Sensing action down a road ramp into the bowels of the Holyoke Center, I scouted, I found 2 darker skinned men assembling a hose so they could wash down the parking garage sidewalk. More snuck photos, until one fellow seemed to notice me, glared. I considered talking to them, but what would I say? "I’m working with the Living Wage Campaign, trying to show people who work for below standard wages, can I include you?"

Would they trust me? Would they understand me? I considered asking Luiz to join me, since he speaks Spanish. But all to naught, I went ahead with the means available, afraid nothing of value will emerge, other than the insight that a further step in my project of showing the Living Wage campaign would be to show the workers.

Upstairs, wandering a nearly deserted mall, I met and chatted with a sturdy looking black security officer sitting behind a desk by the elevators.
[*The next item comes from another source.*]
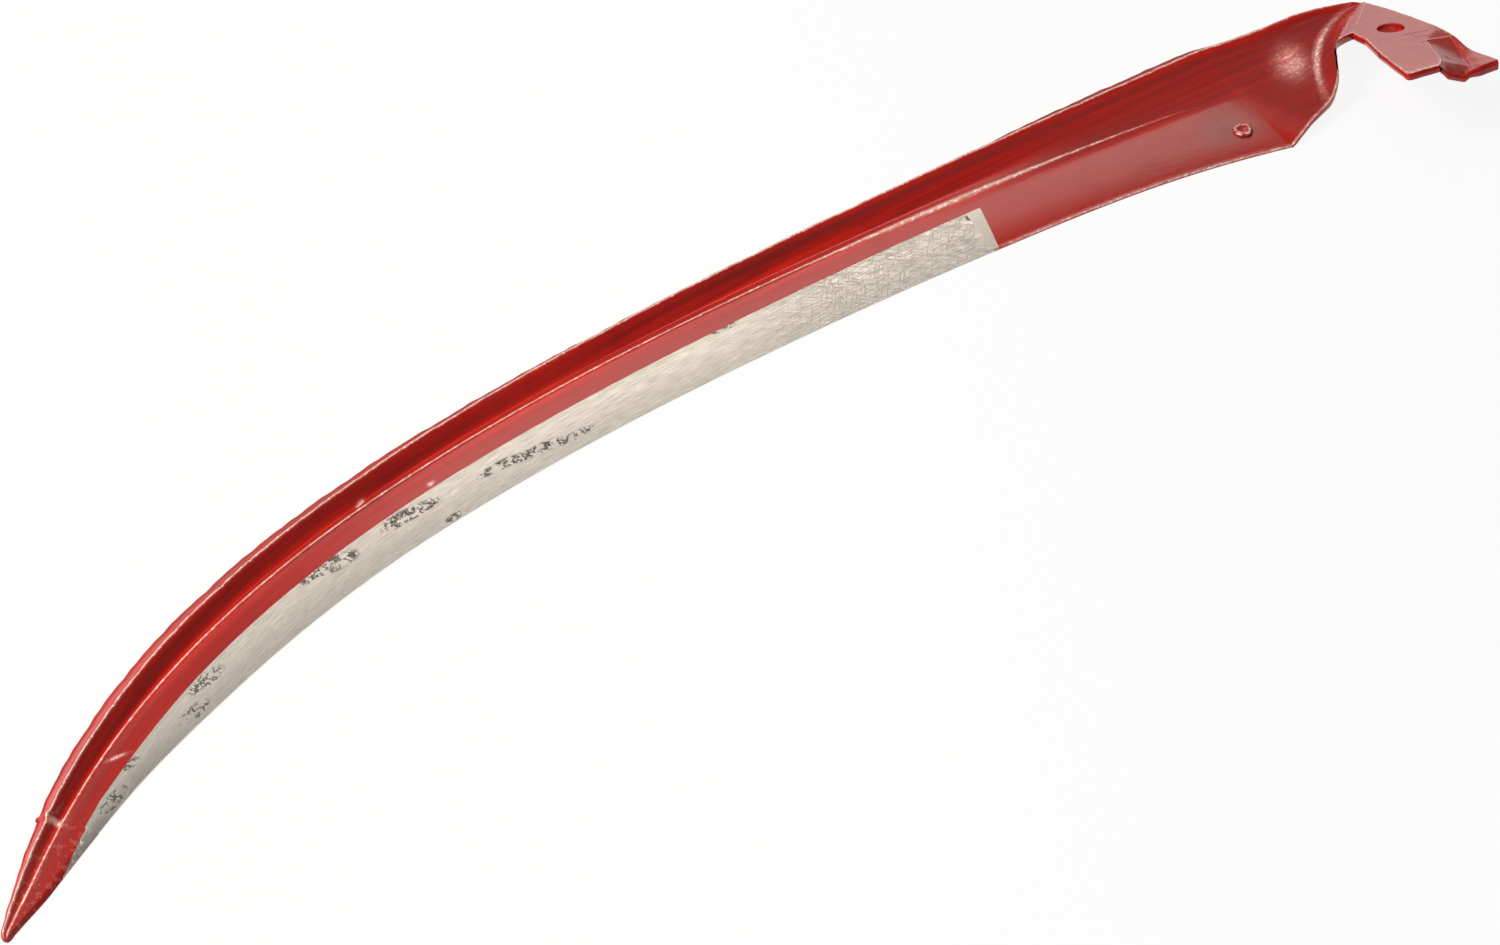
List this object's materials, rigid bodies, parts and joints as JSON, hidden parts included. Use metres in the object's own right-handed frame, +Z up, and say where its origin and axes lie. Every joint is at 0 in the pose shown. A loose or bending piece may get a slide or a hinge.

I pointed to my Living Wage badge, mumbled something about supporting the campaign, and he vociferously complained about the disturbance those of the campaign made in the mall that very afternoon. Parading, chanting, shouting, carrying signs—someone called the police. But when we got to a finer analysis, and he realized that despite being employed by a company that wasn’t Harvard, the company was contracting with Harvard, and he was not receiving a living wage.

Ah, his eyes brightened, he made connections, and I thought maybe now the time is ripe to pop the question, "Might I photography you, since I am trying to include in my series not only protesters, but those whose lives might be benefited by a successful conclusion of the camp?"

Not to be. He noted first that no photos were allowed in the complex without permission, a dodge, I thought, but also without saying directly, he gave notice that he’d rather not officially participate in the manner I was asking, by being photographed. Another no show, another idea for a further step.